6 Data and Structure Query

Last modified by Artur on 2025/07/14 10:19

6.1 Scope of this Chapter

SDMX_2-1_User_Guide_draft_0-1_html_d80b73af81aff4b8.png

This chapter describes how SDMX opens data by standardising the means in which it can be discovered. By using SDMX, existing data can easily be exposed regardless of its current storage. The Error! Reference source not found. chapter has already detailed how existing data stores can be related to SDMX. This chapter will describe the further considerations of exposing such a data store with SDMX query interfaces. While reading this section, it will be useful to reference Annex 5 - Query Samples for detailed examples of both the REST and SOAP syntaxes.

6.2 Query Types

Part 7 of the SDMX standard defines the web services standards for querying data and metadata. There are two standard protocols for querying; REST and SOAP. Because the specific query interfaces are standardised in each of these protocols, a user can access any SDMX enable data source without knowing any details of it, outside of its existence. All of the information needed to query for the data can be found using standard SDMX query mechanisms.
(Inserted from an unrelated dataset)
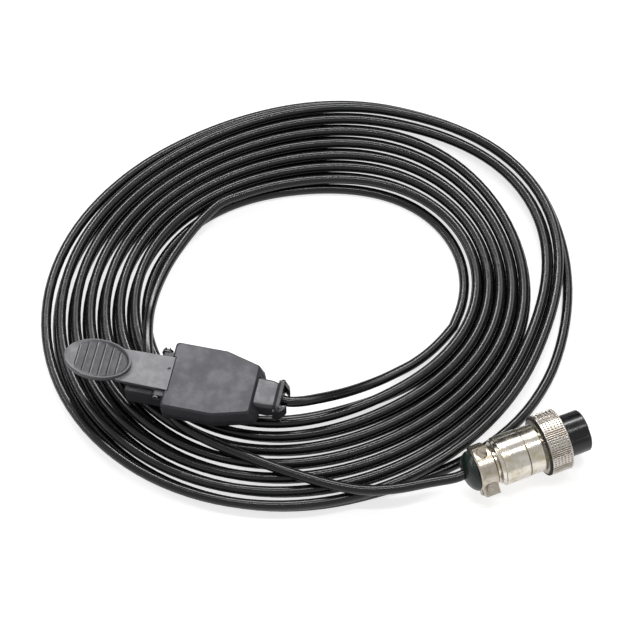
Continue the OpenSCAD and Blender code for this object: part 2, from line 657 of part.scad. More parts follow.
plug_place = [98.2, -11];
plug_turn = 33.9;
plug_z = ground_z + ring_d / 2;
plug_rear = [plug_place[0], plug_place[1], plug_z];
plug_way = [cos(plug_turn), sin(plug_turn), 0];

lead_path = concat(lead_route, [coil_start - cord_d / 4 * start_way, coil_start]);
tail_path = concat([coil_end], curve(concat([coil_end + cord_d / 2 * end_way], tail_route,
    [plug_rear - cord_d * plug_way]), 2), [plug_rear]);
module cable_lead() color([0.05, 0.05, 0.05]) tube(lead_path, cord_d / 2, 8, [0, 0, 1], ground_z);
module cable_tail() color([0.05, 0.05, 0.05]) tube(tail_path, cord_d / 2, 8, [0, 0, 1], ground_z);

// The plug, along +X from the end of the cord

seal_l = 3.4;
seal_in = 2.6;          // how far the seal's sleeve reaches into the clamp
clamp_gap = 0.2;
clamp_l = 6.4;
clamp_start = seal_l + clamp_gap;
clamp_end = clamp_start + clamp_l;
clamp_middle = (clamp_start + clamp_end) / 2;
clamp_d = 14.2;
clamp_bore = 8.2;
clamp_split = 1;
clamp_edge = 0.6;
clamp_turn = -55;       // one lug stands out at the near side, the screws have their heads up
clamp_lug_ends = [-9.2, 7.4];
clamp_lug_w = 7.2;
clamp_screw_places = [-6.6, 5.6];
clamp_screw_d = 2;
clamp_head_d = 3.4;
clamp_head_t = 1.3;
clamp_nut_out = 0.8;
neck_d = 10;
neck_l = 1.1;
neck_in = 1.4;          // how far the barrel's neck reaches into the clamp
barrel_start = clamp_end + neck_l;
barrel_end = barrel_start + barrel_l;
barrel_wall = 1.1;
barrel_edge = 1.1;
barrel_front_edge = 0.3;
barrel_step = 0.1;      // the barrel's front part is a little smaller
seam_x = between(barrel_start, barrel_end, 0.63);
seam_w = 0.3;
seam_depth = 0.2;
tube_d = insert_d - 1.6;
tube_bore = tube_d - 2;
tube_l = 4.9;
tube_end = barrel_end + tube_l;
ring_space = 0.4;
ring_start = barrel_end + ring_space;
ring_end = ring_start + ring_l;
ring_wall = 1.85;
ring_web = 2.1;
ring_bore = ring_d - 2 * ring_wall;
ring_gap = 0.1;
ring_edge = 0.7;
snap_ring_t = 0.7;
snap_ring_d = ring_bore - 1.5;
groove_d = tube_d - 0.7;
insert_in = 3.5;
insert_edge = 0.5;
insert_rear = barrel_end - insert_in;
insert_end = ring_end + insert_out;
contact_d = 2.4;
contact_in = 0.6;       // the contacts' mouths lie behind the insert's end
contact_tail = 1.5;
cup_l = 1.3;
core_gap = 0.8;
jacket_end = clamp_end + 0.3 * cord_d;
grip_depth = 0.3;

module on_plug() translate(plug_rear) rotate([0, 0, plug_turn]) children();
// Turned about the plug's axis, from points of place along it and radius
module turned(points) rotate([90, 0, 90]) rotate_extrude($fn = 96) polygon([for (p = points) [p[1], p[0]]]);

seal_x_shares = [0, 0.2, 0.45, 0.72, 1];
seal_r_shares = [0.4, 0.62, 0.8, 0.92, 0.97];
module cable_seal() color([0.05, 0.07, 0.06]) on_plug() difference() {
    turned(concat([[0, 0]], [for (i = [0 : 4]) [seal_x_shares[i] * seal_l, seal_r_shares[i] * clamp_d / 2]],
        [[seal_l, clamp_bore / 2 - fit], [seal_l + seal_in, clamp_bore / 2 - fit], [seal_l + seal_in, 0]]));
    along(cord_d + 2 * fit, 2 * clamp_end, -seal_in);
}

module clamp_half(s) rotate([clamp_turn, 0, 0]) intersection() {
    difference() {
        union() {
            translate([clamp_start, 0, 0]) turned([[0, 0], [0, clamp_d / 2 - clamp_edge],
                [clamp_edge, clamp_d / 2], [clamp_l - clamp_edge, clamp_d / 2],
                [clamp_l, clamp_d / 2 - clamp_edge], [clamp_l, 0]]);
            block(clamp_start + 0.12 * clamp_l, clamp_end - 0.12 * clamp_l, -clamp_lug_w / 2, clamp_lug_w / 2,
                clamp_lug_ends[0], clamp_lug_ends[1]);
        }
        along(clamp_bore, 3 * clamp_l, 0);
        along(neck_d + 2 * fit, clamp_l, clamp_end - neck_in - 2 * fit);
        for (z = clamp_screw_places) {
            across(clamp_screw_d + fit, 2 * clamp_d, clamp_middle, z, -clamp_d);
            across(clamp_head_d + 4 * fit, clamp_d, clamp_middle, z, -clamp_lug_w / 2 - clamp_d);
        }
    }
    block(0, 2 * clamp_end, s > 0 ? clamp_split / 2 : -clamp_d, s > 0 ? clamp_d : -clamp_split / 2,
        -clamp_d, clamp_d);
}

module clamp_near() color([0.78, 0.77, 0.74]) on_plug() clamp_half(-1);
module clamp_far() color([0.78, 0.77, 0.74]) on_plug() clamp_half(1);

module clamp_screws() color([0.82, 0.81, 0.78]) on_plug() rotate([clamp_turn, 0, 0])
    for (z = clamp_screw_places) difference() {
    union() {
        across(clamp_screw_d, clamp_lug_w + clamp_nut_out, clamp_middle, z, -clamp_lug_w / 2 - fit);
        across(clamp_head_d, clamp_head_t, clamp_middle, z, -clamp_lug_w / 2 - fit - clamp_head_t);
    }
    translate([clamp_middle, -clamp_lug_w / 2 - clamp_head_t, z])
        rotate([0, 35, 0]) cube([clamp_head_d, clamp_head_t, 0.2 * clamp_head_d], center = true);
}

module plug_cable() color([0.05, 0.05, 0.05]) on_plug() along(cord_d, jacket_end, 0);

core_way_x = [jacket_end + 2 * fit, jacket_end + core_d, between(jacket_end, insert_rear, 0.8),
    insert_rear - contact_tail + cup_l / 2];
core_way_y = [core_gap, 1.2 * core_gap, contact_pitch / 2, contact_pitch / 2];
module plug_cores() on_plug() for (s = [-1, 1]) color(s > 0 ? [0.75, 0.1, 0.1] : [0.85, 0.85, 0.85])
    tube([for (i = [0 : 3]) [core_way_x[i], s * core_way_y[i], 0]], core_d / 2, 6);

module barrel() color([0.8, 0.79, 0.76]) on_plug() difference() {
    front_r = barrel_d / 2 - barrel_step;
    turned([[clamp_end - neck_in, 0], [clamp_end - neck_in, neck_d / 2], [barrel_start, neck_d / 2],
        [barrel_start, barrel_d / 2 - barrel_edge], [barrel_start + barrel_edge, barrel_d / 2],
        [seam_x, barrel_d / 2],
        [seam_x, barrel_d / 2 - seam_depth], [seam_x + seam_w, barrel_d / 2 - seam_depth],
        [seam_x + seam_w, front_r], [barrel_end - barrel_front_edge, front_r],
        [barrel_end, front_r - barrel_front_edge], [barrel_end, tube_d / 2], [tube_end, tube_d / 2],
        [tube_end, 0]]);
    along(cord_d + 2 * fit, 2 * barrel_l, 0);
    along(tube_bore, 2 * barrel_l, barrel_start + barrel_wall);
    translate([ring_start + ring_web + 2 * fit, 0, 0]) rotate([0, 90, 0]) difference() {
        cylinder(d = 2 * tube_d, h = snap_ring_t + 2 * fit);
        cylinder(d = groove_d, h = snap_ring_t + 2 * fit);
    }
    grub_place() cylinder(d = grub_d, h = barrel_d);
}

grub_d = 1.6;
grub_l = 1.2;
grub_back = 2.1;        // the grub screw sits behind the seam, on the near side
grub_turn = 115;
grub_low = 2;
module grub_place() translate([seam_x - grub_back, 0, 0]) rotate([grub_turn, 0, 0])
    translate([0, 0, barrel_d / 2 - grub_low]) children();
module barrel_screw() color([0.25, 0.25, 0.25]) on_plug() grub_place() difference() {
    translate([0, 0, grub_l / 4]) cylinder(d = grub_d, h = grub_l);
    translate([0, 0, 1.25 * grub_l]) cube([grub_d, 0.25 * grub_d, 0.5 * grub_l], center = true);
}

key_turns = [34, 154, 274];
key_w = [2.6, 1.7, 1.7];
key_depth = 0.9;
module contact_insert() color([0.07, 0.07, 0.08]) on_plug() difference() {
    turned([[insert_rear, 0], [insert_rear, tube_bore / 2 - fit], [tube_end + 2 * fit, tube_bore / 2 - fit],
        [tube_end + 2 * fit, insert_d / 2], [insert_end - insert_edge, insert_d / 2],
        [insert_end, insert_d / 2 - insert_edge], [insert_end, 0]]);
    for (i = [0 : 2]) rotate([key_turns[i], 0, 0]) block(ring_end - key_w[0], 2 * insert_end,
        -key_w[i] / 2, key_w[i] / 2, insert_d / 2 - key_depth, insert_d);
    for (s = [-1, 1]) translate([0, s * contact_pitch / 2, 0])
        along(contact_d, insert_end, insert_rear - over);
}

module socket_contacts() color([0.85, 0.7, 0.35]) on_plug() for (s = [-1, 1])
    translate([0, s * contact_pitch / 2, 0]) difference() {
        along(contact_d, insert_end - contact_in - insert_rear + contact_tail, insert_rear - contact_tail);
        along(contact_bore, insert_end, 0.75 * insert_end);
        along(core_d + 2 * fit, cup_l, insert_rear - contact_tail - over);
    }

module retaining_ring() color([0.6, 0.6, 0.6]) on_plug() translate([ring_start + ring_web + 3 * fit, 0, 0])
    rotate([0, 90, 0]) difference() {
        cylinder(d = snap_ring_d, h = snap_ring_t);
        translate([0, 0, -over]) cylinder(d = groove_d + 2 * fit, h = snap_ring_t + 2 * over);
        translate([0, 0, -over]) linear_extrude(snap_ring_t + 2 * over)
            polygon([[0, 0], [snap_ring_d, -0.16 * snap_ring_d], [snap_ring_d, 0.16 * snap_ring_d]]);
    }

grip_points = [for (i = [0 : grip_teeth - 1], k = [0, 1, 2])
    let (a = 360 * (i + [0, 0.5, 0.75][k]) / grip_teeth,
    r = ring_d / 2 - [0, 0, grip_depth][k]) [r * cos(a), r * sin(a)]];
module coupling_ring() color([0.84, 0.82, 0.78]) on_plug() difference() {
    intersection() {
        translate([ring_start, 0, 0]) rotate([90, 0, 90]) linear_extrude(ring_l) polygon(grip_points);
        turned([[ring_start, 0], [ring_start, ring_d / 2 - ring_edge],
            [ring_start + 2 * ring_edge, ring_d / 2 + ring_edge],
            [ring_end - 2 * ring_edge, ring_d / 2 + ring_edge], [ring_end, ring_d / 2 - ring_edge],
            [ring_end, 0]]);
    }
    along(tube_d + 2 * ring_gap, ring_l, ring_start - over);
    along(ring_bore, ring_l, ring_start + ring_web);
}

housing_cover();
housing_base();
lever();
thumb_pad();
hinge_pin();
pin_washer();
pin_clip();
return_spring();
snap_case();
snap_lid();
plunger();
contact_blade();
snap_terminals();
core_wires();
inner_cable();
clamp_bar();
clamp_bar_screws();
housing_screws();
cable_boot();
claw_collar();
cable_lead();
cable_coil();
cable_tail();
cable_seal();
clamp_near();
clamp_far();
clamp_screws();
plug_cable();
plug_cores();
barrel();
barrel_screw();
contact_insert();
socket_contacts();
retaining_ring();
coupling_ring();
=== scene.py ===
# Hand switch for a TIG torch: thumb lever, small grey housing, coiled two core cord and a screw plug.
# Everything is in metres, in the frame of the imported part, unless a comment says mm.
import bmesh
import bpy
import json
import math
from mathutils import Matrix, Vector

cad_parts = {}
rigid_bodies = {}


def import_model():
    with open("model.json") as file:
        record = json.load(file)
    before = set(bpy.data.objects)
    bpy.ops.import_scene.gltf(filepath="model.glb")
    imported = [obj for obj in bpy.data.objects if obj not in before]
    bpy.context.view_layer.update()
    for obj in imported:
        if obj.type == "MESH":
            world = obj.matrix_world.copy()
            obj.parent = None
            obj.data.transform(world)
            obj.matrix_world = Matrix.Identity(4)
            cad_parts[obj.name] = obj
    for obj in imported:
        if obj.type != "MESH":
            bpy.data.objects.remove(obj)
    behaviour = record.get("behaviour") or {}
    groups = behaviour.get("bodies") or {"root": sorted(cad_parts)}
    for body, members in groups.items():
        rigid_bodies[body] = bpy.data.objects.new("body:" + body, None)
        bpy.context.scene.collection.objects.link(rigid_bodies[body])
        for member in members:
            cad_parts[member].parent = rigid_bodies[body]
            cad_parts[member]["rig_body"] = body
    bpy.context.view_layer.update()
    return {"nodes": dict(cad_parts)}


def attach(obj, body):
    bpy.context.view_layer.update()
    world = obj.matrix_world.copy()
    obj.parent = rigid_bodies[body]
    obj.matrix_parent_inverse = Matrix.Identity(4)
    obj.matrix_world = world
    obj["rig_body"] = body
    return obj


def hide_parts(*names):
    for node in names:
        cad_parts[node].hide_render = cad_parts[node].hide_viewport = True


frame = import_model()
mm = 0.001
fullTurn = 2 * math.pi
print("stage: frame loaded,", len(frame["nodes"]), "nodes")


# Camera at the photograph's viewing angle

cameraSettings = {
    "spot": (0.11407, -0.31796, 0.61949),
    "azimuth": 11.7,        # degrees, turned from +Y
    "elevation": 60,        # degrees, looking down
    "lens": 120.1,
    "sensor": 36,
    "clip": (0.01, 20),
}


def addCamera(settings):
    data = bpy.data.cameras.new("camera")
    data.lens = settings["lens"]
    data.sensor_width = settings["sensor"]
    data.clip_start, data.clip_end = settings["clip"]
    camera = bpy.data.objects.new("camera", data)
    camera.location = settings["spot"]
    tilt = math.radians(90 - settings["elevation"])
    camera.rotation_euler = (tilt, 0, math.radians(settings["azimuth"]))
    bpy.context.scene.collection.objects.link(camera)
    bpy.context.scene.camera = camera


addCamera(cameraSettings)


# Small helpers for meshes

def newObject(name, data):
    piece = bpy.data.objects.new(name, data)
    bpy.context.scene.collection.objects.link(piece)
    return piece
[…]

The full details of the REST and SOAP protocols are described in detail in Part 7 of the SDMX standards documentation. However, the following section will briefly discuss the differences between the protocols and when it may be more appropriate to use one over the other.

6.2.1 REST and SOAP

The REST and SOAP protocols complement each other. They are effectively different means to the same end. Anything which is discoverable using SOAP is discoverable using REST. Both protocols share the same basic design principle, which is to have a predictable query mechanism which closely aligns to the SDMX information model. Therefore, if one understands the information model, one should be able to easily understand the query mechanisms. However, it should be noted that the focus of the REST protocol is simplicity. As such it only implements the core facets of the information model, which include identification and referencing. The SOAP query supports more detailed searches, allowing for a search based on all facets of the information model. For example, it is possible in SOAP to make a query based on the name of a structural metadata object, whereas REST does not support this.

6.3 Querying Structures

SDMX must always conform to a data structure definition, and as such the first step in exposing existing data as SDMX it to define the data structures for the available data. The Defining Data Structures chapter discusses the specific considerations of creating the data structure, but there are other considerations that are more specific to exposing existing data through SDMX queries.

When exposing data as SDMX it is important to consider how users might discover the data which is being sought. In most cases, users will first want to see which data structures are available from a given source and then get the specific data for a given structure. Therefore, the way in which these data structures are defined is very critical to making data easily discoverable.

One means in which users often find data is through the classification of the nature of data. For example, one might be seeking exchange rate data as detailed in the sample scenario in Annex 5 - Query Samples. In SDMX, this is achieved via categorisation of data sets, data structures, data flows, or provision agreements. A user will typically find the category which matches the type of data being sought, and then search for data structures which a categorised against this category. Therefore, it is often useful to categorise your data and structural metadata.

Annex 6: Worked Use Case shows data discovery using this “drill down” approach.

Another means in which users might discover data is through known concepts or code lists. This further emphasises the point made in Chapter 4, that standard concepts and code lists should be used whenever possible. For example, suppose a user seeking demographic data knows that they are looking for data which uses a life birth concept as a measure. The SDMX SOAP query allows for such queries. But this will only result in data being returned from the query if the standard concept is used.

6.4 Querying Data

Once a user has discovered the structural metadata on which data is based more specific queries can be made to get the specific data being sought. It is often true that a user may not wish to receive an entire data set, but rather data for particular keys within the data set. The structural metadata gives the user enough detail to inform how to query for data, but it does not make any guarantees about the presence of data. It is quite possible that the data source is a sparse cube - that is to say that there may not be data for every possible key permutation. To help users with this issue, there are two possible approaches.

The first approach is to describe the available content of the data source as a content constraint. A content constraint is structural metadata which details the key sets for which data is present. The constraint is attached to a particular data set, provision agreement, data flow, or data structure. Therefore, if the user application knows the structural metadata which the data is based on, it can query for the content constraint in order to determine which data is present.

The second approach is to support the data query mechanism which allows for only key values to be returned. In this approach, the user queries for data in the usual way, but specifies that the detail returned should contain no data or data attributes. This information is effectively equivalent to a content constraint but does not require the extra bit of structural metadata be maintained. These keys can be stored locally or cached by the application and processes to ensure that the user is presented with dimension value choices that will return data.

Finally, it is important to note that Part 7 of the specification is very clear in the fact that a query web service does not need to implement every feature of the various query protocols. It simply states that the query be accepted even if the result is an error stating that the given feature is not implemented. Therefore, the implementer need not be overwhelmed by all of the finer details of the queries.